▶ [Stored data]
[Start]
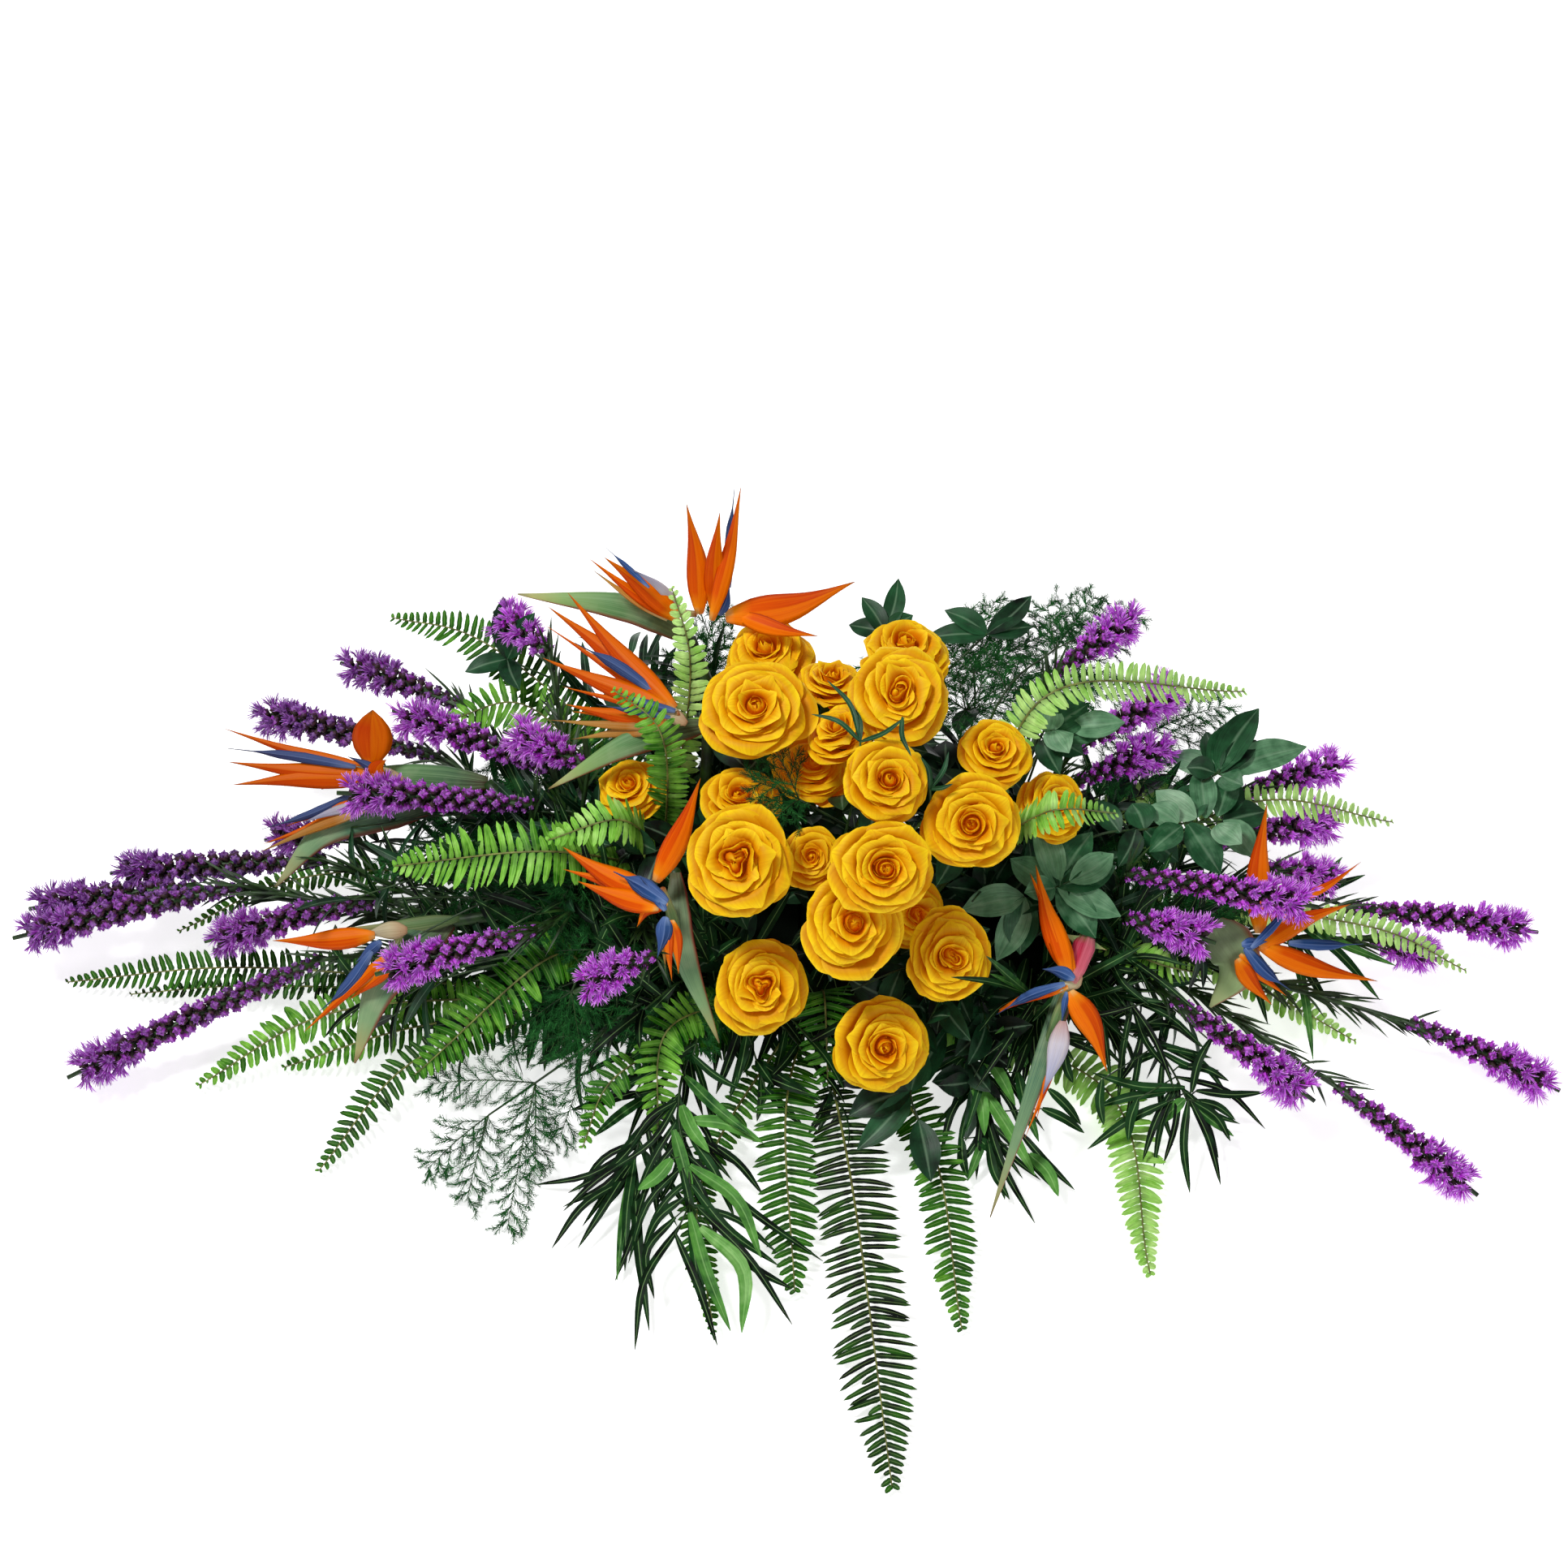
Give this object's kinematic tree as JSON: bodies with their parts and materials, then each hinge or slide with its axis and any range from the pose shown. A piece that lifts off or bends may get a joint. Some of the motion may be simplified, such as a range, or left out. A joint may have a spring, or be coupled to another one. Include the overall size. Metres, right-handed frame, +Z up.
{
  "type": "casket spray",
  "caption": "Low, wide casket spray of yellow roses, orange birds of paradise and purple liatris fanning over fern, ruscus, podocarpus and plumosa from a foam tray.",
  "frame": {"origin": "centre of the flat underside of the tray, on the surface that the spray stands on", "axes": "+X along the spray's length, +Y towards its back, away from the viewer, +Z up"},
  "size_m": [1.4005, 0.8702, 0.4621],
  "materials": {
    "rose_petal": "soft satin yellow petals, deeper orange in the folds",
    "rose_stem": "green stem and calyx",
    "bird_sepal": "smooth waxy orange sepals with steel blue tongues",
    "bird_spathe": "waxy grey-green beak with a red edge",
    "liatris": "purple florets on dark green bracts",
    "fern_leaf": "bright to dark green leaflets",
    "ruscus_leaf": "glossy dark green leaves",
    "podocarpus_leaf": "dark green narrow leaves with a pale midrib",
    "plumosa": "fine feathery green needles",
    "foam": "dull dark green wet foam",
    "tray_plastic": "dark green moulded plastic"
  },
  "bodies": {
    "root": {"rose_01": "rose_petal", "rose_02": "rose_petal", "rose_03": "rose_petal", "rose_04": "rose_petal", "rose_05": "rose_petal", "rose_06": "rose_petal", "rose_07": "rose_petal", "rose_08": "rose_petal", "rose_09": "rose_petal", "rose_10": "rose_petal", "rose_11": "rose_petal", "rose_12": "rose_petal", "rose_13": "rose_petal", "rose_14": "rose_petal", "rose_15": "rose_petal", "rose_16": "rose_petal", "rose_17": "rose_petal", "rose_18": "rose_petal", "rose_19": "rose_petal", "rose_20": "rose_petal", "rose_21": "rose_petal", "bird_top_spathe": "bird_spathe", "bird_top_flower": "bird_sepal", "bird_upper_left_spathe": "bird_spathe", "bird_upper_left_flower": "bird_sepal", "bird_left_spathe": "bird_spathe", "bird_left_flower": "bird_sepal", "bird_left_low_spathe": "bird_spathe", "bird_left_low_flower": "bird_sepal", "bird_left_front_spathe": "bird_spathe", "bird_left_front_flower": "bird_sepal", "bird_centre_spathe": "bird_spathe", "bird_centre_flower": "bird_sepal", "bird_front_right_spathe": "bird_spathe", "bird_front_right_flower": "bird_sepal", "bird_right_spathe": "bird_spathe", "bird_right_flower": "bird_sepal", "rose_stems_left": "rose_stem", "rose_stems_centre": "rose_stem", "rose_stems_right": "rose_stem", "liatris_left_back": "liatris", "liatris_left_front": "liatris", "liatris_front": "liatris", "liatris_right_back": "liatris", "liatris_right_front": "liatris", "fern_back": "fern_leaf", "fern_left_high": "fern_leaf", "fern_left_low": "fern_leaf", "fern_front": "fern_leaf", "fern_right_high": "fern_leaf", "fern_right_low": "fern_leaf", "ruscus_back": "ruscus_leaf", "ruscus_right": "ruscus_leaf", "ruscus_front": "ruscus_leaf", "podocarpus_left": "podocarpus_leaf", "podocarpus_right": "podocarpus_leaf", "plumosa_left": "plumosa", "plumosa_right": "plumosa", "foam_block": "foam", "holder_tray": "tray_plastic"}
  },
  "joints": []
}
[End]
▶ [The exercise] Return all of the data word for word.

▶ [Exercise output]
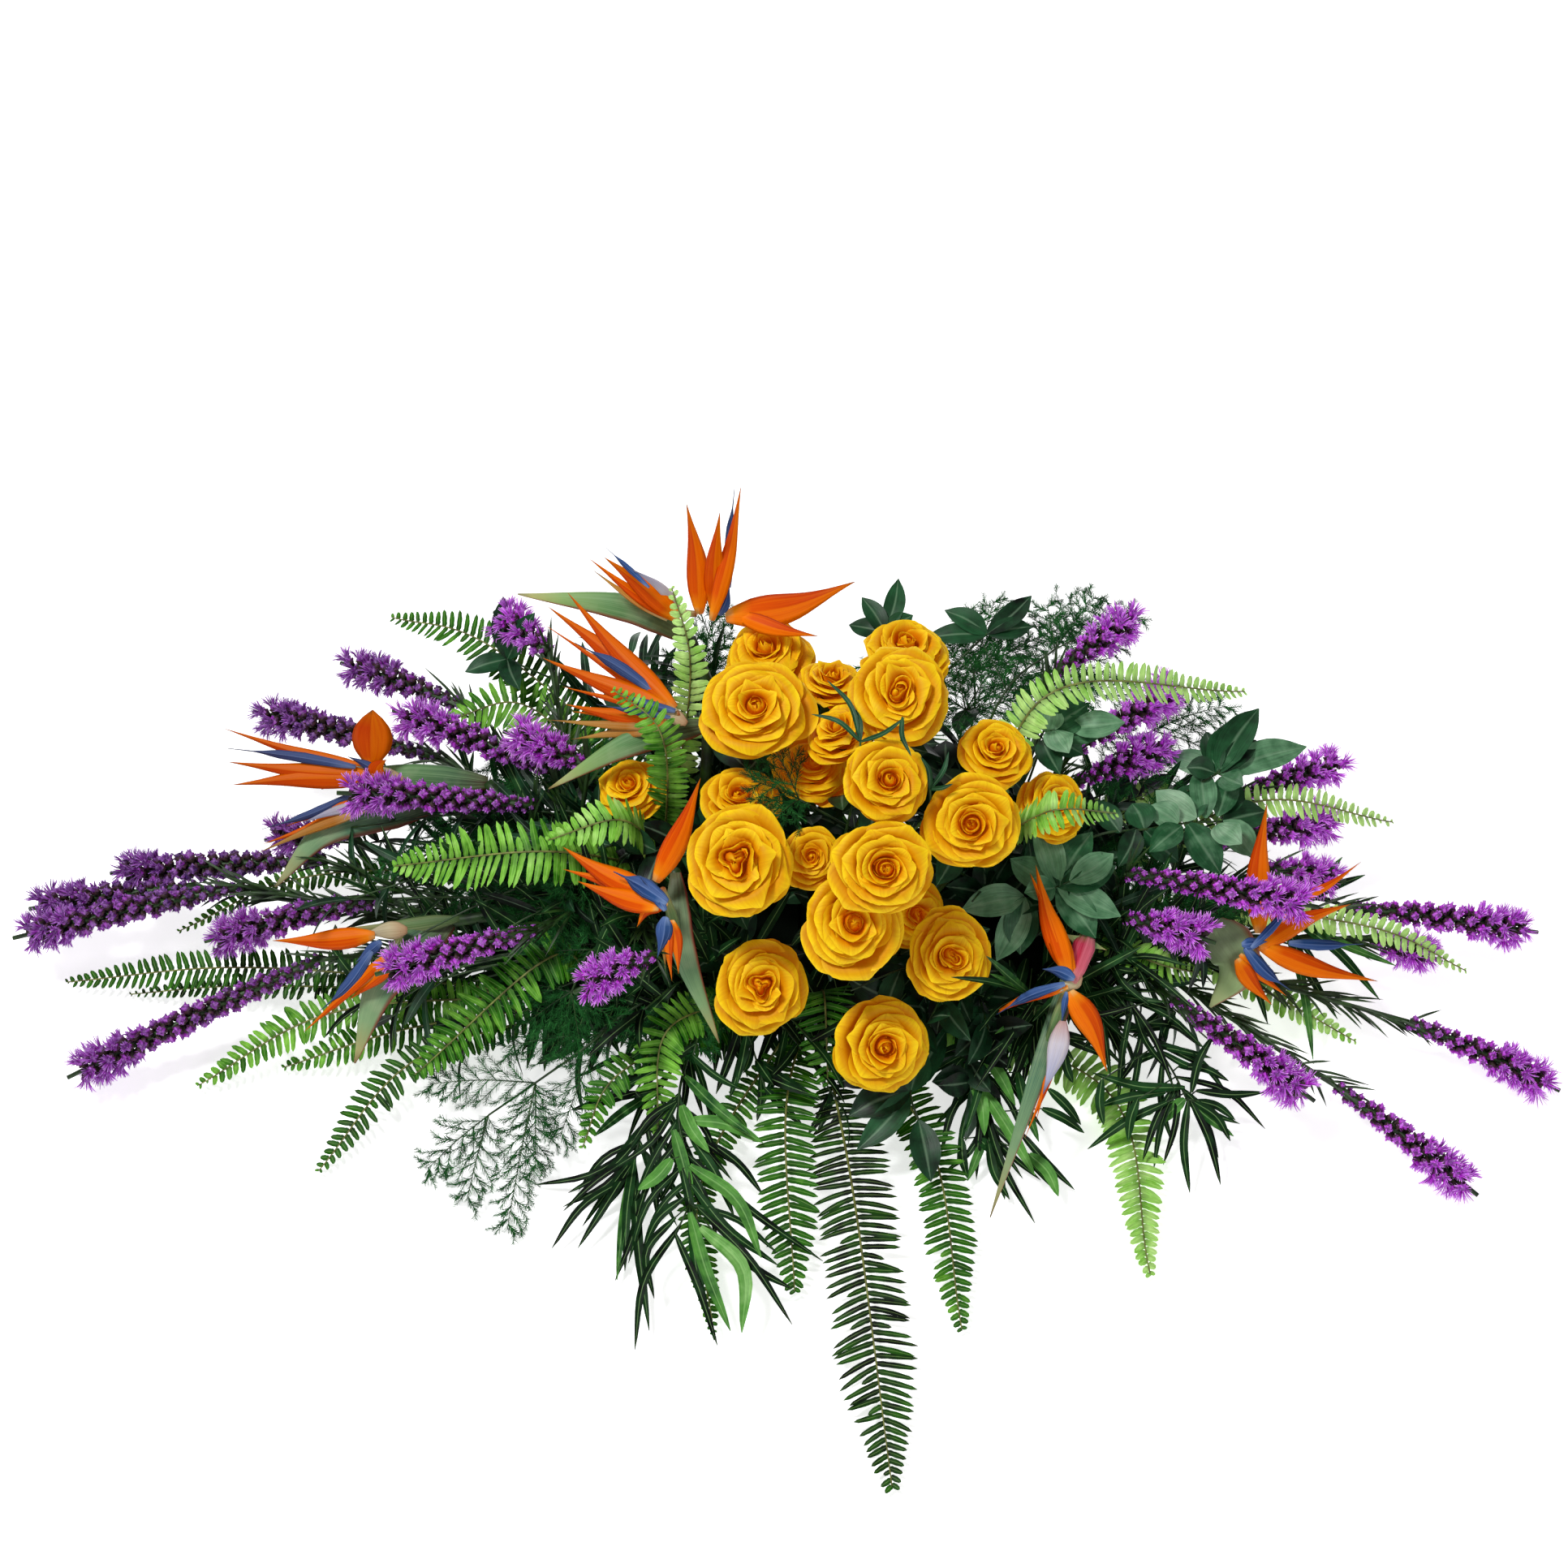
Give this object's kinematic tree as JSON: bodies with their parts and materials, then each hinge or slide with its axis and any range from the pose shown. A piece that lifts off or bends may get a joint. Some of the motion may be simplified, such as a range, or left out. A joint may have a spring, or be coupled to another one. Include the overall size. Metres, right-handed frame, +Z up.
{
  "type": "casket spray",
  "caption": "Low, wide casket spray of yellow roses, orange birds of paradise and purple liatris fanning over fern, ruscus, podocarpus and plumosa from a foam tray.",
  "frame": {"origin": "centre of the flat underside of the tray, on the surface that the spray stands on", "axes": "+X along the spray's length, +Y towards its back, away from the viewer, +Z up"},
  "size_m": [1.4005, 0.8702, 0.4621],
  "materials": {
    "rose_petal": "soft satin yellow petals, deeper orange in the folds",
    "rose_stem": "green stem and calyx",
    "bird_sepal": "smooth waxy orange sepals with steel blue tongues",
    "bird_spathe": "waxy grey-green beak with a red edge",
    "liatris": "purple florets on dark green bracts",
    "fern_leaf": "bright to dark green leaflets",
    "ruscus_leaf": "glossy dark green leaves",
    "podocarpus_leaf": "dark green narrow leaves with a pale midrib",
    "plumosa": "fine feathery green needles",
    "foam": "dull dark green wet foam",
    "tray_plastic": "dark green moulded plastic"
  },
  "bodies": {
    "root": {"rose_01": "rose_petal", "rose_02": "rose_petal", "rose_03": "rose_petal", "rose_04": "rose_petal", "rose_05": "rose_petal", "rose_06": "rose_petal", "rose_07": "rose_petal", "rose_08": "rose_petal", "rose_09": "rose_petal", "rose_10": "rose_petal", "rose_11": "rose_petal", "rose_12": "rose_petal", "rose_13": "rose_petal", "rose_14": "rose_petal", "rose_15": "rose_petal", "rose_16": "rose_petal", "rose_17": "rose_petal", "rose_18": "rose_petal", "rose_19": "rose_petal", "rose_20": "rose_petal", "rose_21": "rose_petal", "bird_top_spathe": "bird_spathe", "bird_top_flower": "bird_sepal", "bird_upper_left_spathe": "bird_spathe", "bird_upper_left_flower": "bird_sepal", "bird_left_spathe": "bird_spathe", "bird_left_flower": "bird_sepal", "bird_left_low_spathe": "bird_spathe", "bird_left_low_flower": "bird_sepal", "bird_left_front_spathe": "bird_spathe", "bird_left_front_flower": "bird_sepal", "bird_centre_spathe": "bird_spathe", "bird_centre_flower": "bird_sepal", "bird_front_right_spathe": "bird_spathe", "bird_front_right_flower": "bird_sepal", "bird_right_spathe": "bird_spathe", "bird_right_flower": "bird_sepal", "rose_stems_left": "rose_stem", "rose_stems_centre": "rose_stem", "rose_stems_right": "rose_stem", "liatris_left_back": "liatris", "liatris_left_front": "liatris", "liatris_front": "liatris", "liatris_right_back": "liatris", "liatris_right_front": "liatris", "fern_back": "fern_leaf", "fern_left_high": "fern_leaf", "fern_left_low": "fern_leaf", "fern_front": "fern_leaf", "fern_right_high": "fern_leaf", "fern_right_low": "fern_leaf", "ruscus_back": "ruscus_leaf", "ruscus_right": "ruscus_leaf", "ruscus_front": "ruscus_leaf", "podocarpus_left": "podocarpus_leaf", "podocarpus_right": "podocarpus_leaf", "plumosa_left": "plumosa", "plumosa_right": "plumosa", "foam_block": "foam", "holder_tray": "tray_plastic"}
  },
  "joints": []
}